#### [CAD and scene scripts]
[BEGIN]

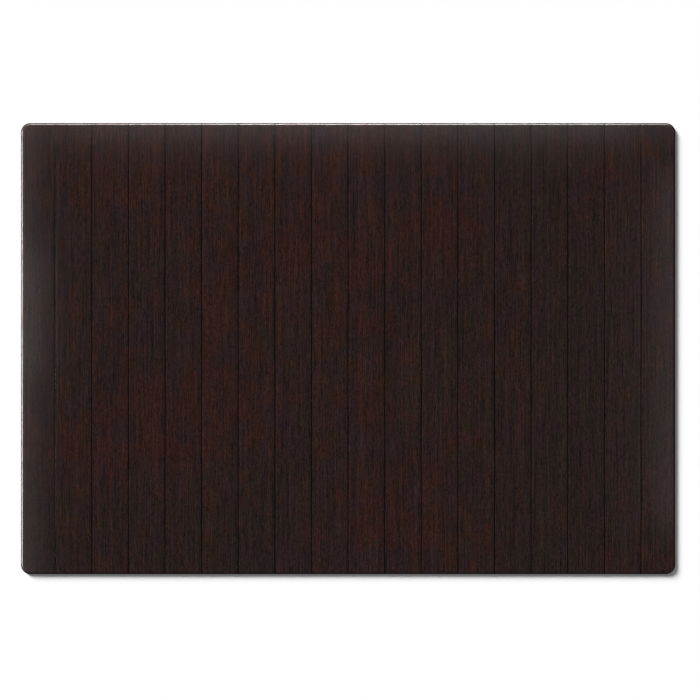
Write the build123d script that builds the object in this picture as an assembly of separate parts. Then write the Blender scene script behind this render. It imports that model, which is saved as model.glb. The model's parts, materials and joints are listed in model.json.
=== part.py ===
"""Roll-up chair mat: bamboo slats bonded side by side to a felt backing.

Millimetres. +X runs along the mat's length, across the slats. +Y runs along
the slats. +Z is up. The origin is the middle of the mat's underside, on the
floor. The felt is the hinge at every seam, so it is divided there and each
length of it moves with the slat above it.
"""
import os

from build123d import *

# Driving dimensions
SLAT_COUNT = 18
SLAT_PITCH = 100.0        # from seam to seam
END_SLAT_WIDTH = 94.0     # the two outer slats are trimmed to the mat's length
MAT_WIDTH = 1232.0        # the length of a slat
BAMBOO_THICKNESS = 6.5
FELT_THICKNESS = 1.5
CORNER_RADIUS = 25.0      # the mat's four corners, seen from above
RIM_ROUND = 6.0           # round-over along the mat's upper rim
SEAM_GAP = 0.6            # between two slats lying flat
SEAM_EASE = 1.0           # small round along both upper edges of a seam
FELT_INSET = 2.0          # the felt stops this far inside the bamboo's rim
FELT_FOLD_GAP = 2.6       # between the lengths of felt, so that they clear when a seam folds
PAST_RIM = 50.0           # how far a cutting strip runs past the mat

# Sizes that follow from them
MAT_LENGTH = (SLAT_COUNT - 2) * SLAT_PITCH + 2 * END_SLAT_WIDTH
MAT_THICKNESS = FELT_THICKNESS + BAMBOO_THICKNESS
FIRST_SEAM = -MAT_LENGTH / 2 + END_SLAT_WIDTH
SEAMS = [FIRST_SEAM + SLAT_PITCH * number for number in range(SLAT_COUNT - 1)]


def rounded_board(inset, bottom, thickness):
    """A flat board with the mat's outline, drawn in by inset, standing on the height bottom."""
    outline = RectangleRounded(MAT_LENGTH - 2 * inset, MAT_WIDTH - 2 * inset, CORNER_RADIUS - inset)
    return extrude(Pos(0, 0, bottom) * outline, thickness)


def bamboo_blank():
    """All the bamboo as one board, before the seams divide it."""
    board = rounded_board(0, FELT_THICKNESS, BAMBOO_THICKNESS)
    upper_rim = board.faces().sort_by(Axis.Z)[-1].edges()
    return fillet(upper_rim, RIM_ROUND)


def strip_ends(index, gap):
    """Where the strip of one slat starts and ends along X; the outer strips run past the rim."""
    past_rim = MAT_LENGTH / 2 + PAST_RIM
    start = SEAMS[index - 1] + gap / 2 if index > 0 else -past_rim
    end = SEAMS[index] - gap / 2 if index < SLAT_COUNT - 1 else past_rim
    return start, end


def strip(index, gap):
    """A block over the full width and height of the mat between two seams."""
    start, end = strip_ends(index, gap)
    block = Box(
        end - start,
        MAT_WIDTH + 2 * PAST_RIM,
        MAT_THICKNESS,
        align=(Align.MIN, Align.CENTER, Align.MIN),
    )
    return Pos(start, 0, 0) * block


def slat(blank, index):
    """One bamboo slat: square to its neighbours, its upper seam edges slightly rounded."""
    block = strip(index, SEAM_GAP)
    long_upper_edges = block.faces().sort_by(Axis.Z)[-1].edges().filter_by(Axis.Y)
    return blank & fillet(long_upper_edges, SEAM_EASE)


def felt(sheet, index):
    """The length of felt backing that moves with one slat."""
    return sheet & strip(index, FELT_FOLD_GAP)


def write_node(solid, name):
    """Write one sub-part as parts/NAME.step."""
    solid.label = name
    export_step(solid, os.path.join("parts", f"{name}.step"))


def main():
    os.makedirs("parts", exist_ok=True)
    blank = bamboo_blank()
    sheet = rounded_board(FELT_INSET, 0, FELT_THICKNESS)
    for index in range(SLAT_COUNT):
        number = f"{index + 1:02d}"
        write_node(slat(blank, index), f"slat_{number}")
        write_node(felt(sheet, index), f"felt_{number}")


main()
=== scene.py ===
"""Looks for the roll-up chair mat: stained bamboo slats on a felt backing.

Metres, in the CAD frame: +X across the slats, +Y along them, +Z up from the floor.
"""
import json
import math

import bpy
import numpy as np
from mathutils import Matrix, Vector, noise


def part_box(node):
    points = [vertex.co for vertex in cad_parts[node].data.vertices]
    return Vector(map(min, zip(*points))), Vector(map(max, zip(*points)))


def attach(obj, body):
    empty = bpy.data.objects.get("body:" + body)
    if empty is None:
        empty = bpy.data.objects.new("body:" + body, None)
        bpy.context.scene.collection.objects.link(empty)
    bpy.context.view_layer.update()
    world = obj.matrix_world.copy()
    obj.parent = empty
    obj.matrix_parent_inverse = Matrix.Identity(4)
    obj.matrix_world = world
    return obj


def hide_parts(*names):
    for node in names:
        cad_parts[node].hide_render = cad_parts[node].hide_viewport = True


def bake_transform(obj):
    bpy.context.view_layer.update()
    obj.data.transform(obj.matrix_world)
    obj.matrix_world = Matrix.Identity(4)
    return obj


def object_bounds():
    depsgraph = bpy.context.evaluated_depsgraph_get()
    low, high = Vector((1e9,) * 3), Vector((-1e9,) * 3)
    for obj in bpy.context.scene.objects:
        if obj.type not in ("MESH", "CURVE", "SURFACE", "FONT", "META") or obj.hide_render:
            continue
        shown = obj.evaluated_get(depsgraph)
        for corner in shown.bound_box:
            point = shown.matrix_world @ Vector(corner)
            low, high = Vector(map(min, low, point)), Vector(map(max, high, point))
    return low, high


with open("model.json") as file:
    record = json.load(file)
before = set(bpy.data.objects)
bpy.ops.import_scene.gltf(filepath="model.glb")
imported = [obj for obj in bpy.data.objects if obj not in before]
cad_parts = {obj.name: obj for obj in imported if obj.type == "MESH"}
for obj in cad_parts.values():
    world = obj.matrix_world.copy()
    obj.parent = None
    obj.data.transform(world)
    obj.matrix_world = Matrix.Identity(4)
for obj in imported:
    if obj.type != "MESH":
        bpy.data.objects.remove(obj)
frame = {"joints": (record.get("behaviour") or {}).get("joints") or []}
CAD_LOW, CAD_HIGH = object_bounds()

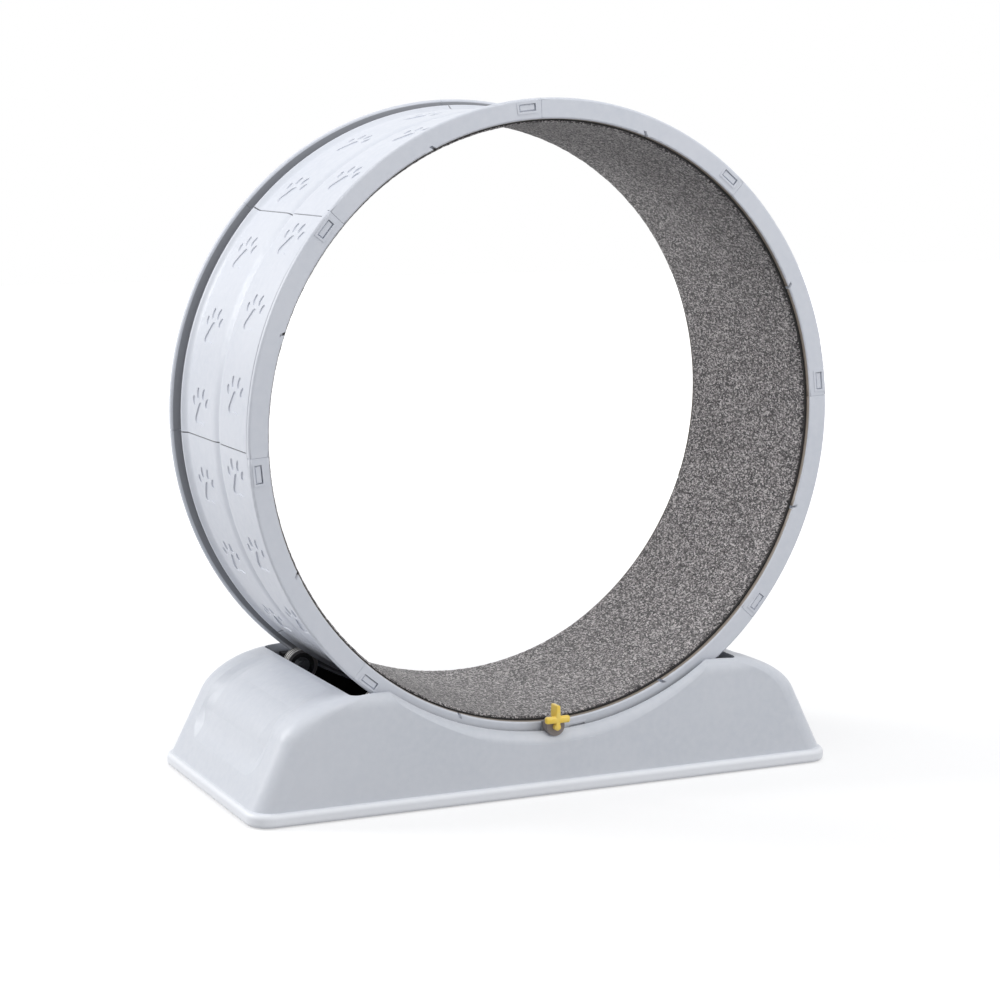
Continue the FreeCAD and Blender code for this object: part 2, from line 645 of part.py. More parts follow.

[END]

Print, without alteration, the lines from the line with "for index in" to the line with "depsgraph = bpy.context.evaluated_depsgraph_get()". Include both of them, and omit every other line.

#### [WRITTEN RESPONSE]
    for index in range(SLAT_COUNT):
        number = f"{index + 1:02d}"
        write_node(slat(blank, index), f"slat_{number}")
        write_node(felt(sheet, index), f"felt_{number}")


main()
=== scene.py ===
"""Looks for the roll-up chair mat: stained bamboo slats on a felt backing.

Metres, in the CAD frame: +X across the slats, +Y along them, +Z up from the floor.
"""
import json
import math

import bpy
import numpy as np
from mathutils import Matrix, Vector, noise


def part_box(node):
    points = [vertex.co for vertex in cad_parts[node].data.vertices]
    return Vector(map(min, zip(*points))), Vector(map(max, zip(*points)))


def attach(obj, body):
    empty = bpy.data.objects.get("body:" + body)
    if empty is None:
        empty = bpy.data.objects.new("body:" + body, None)
        bpy.context.scene.collection.objects.link(empty)
    bpy.context.view_layer.update()
    world = obj.matrix_world.copy()
    obj.parent = empty
    obj.matrix_parent_inverse = Matrix.Identity(4)
    obj.matrix_world = world
    return obj


def hide_parts(*names):
    for node in names:
        cad_parts[node].hide_render = cad_parts[node].hide_viewport = True


def bake_transform(obj):
    bpy.context.view_layer.update()
    obj.data.transform(obj.matrix_world)
    obj.matrix_world = Matrix.Identity(4)
    return obj


def object_bounds():
    depsgraph = bpy.context.evaluated_depsgraph_get()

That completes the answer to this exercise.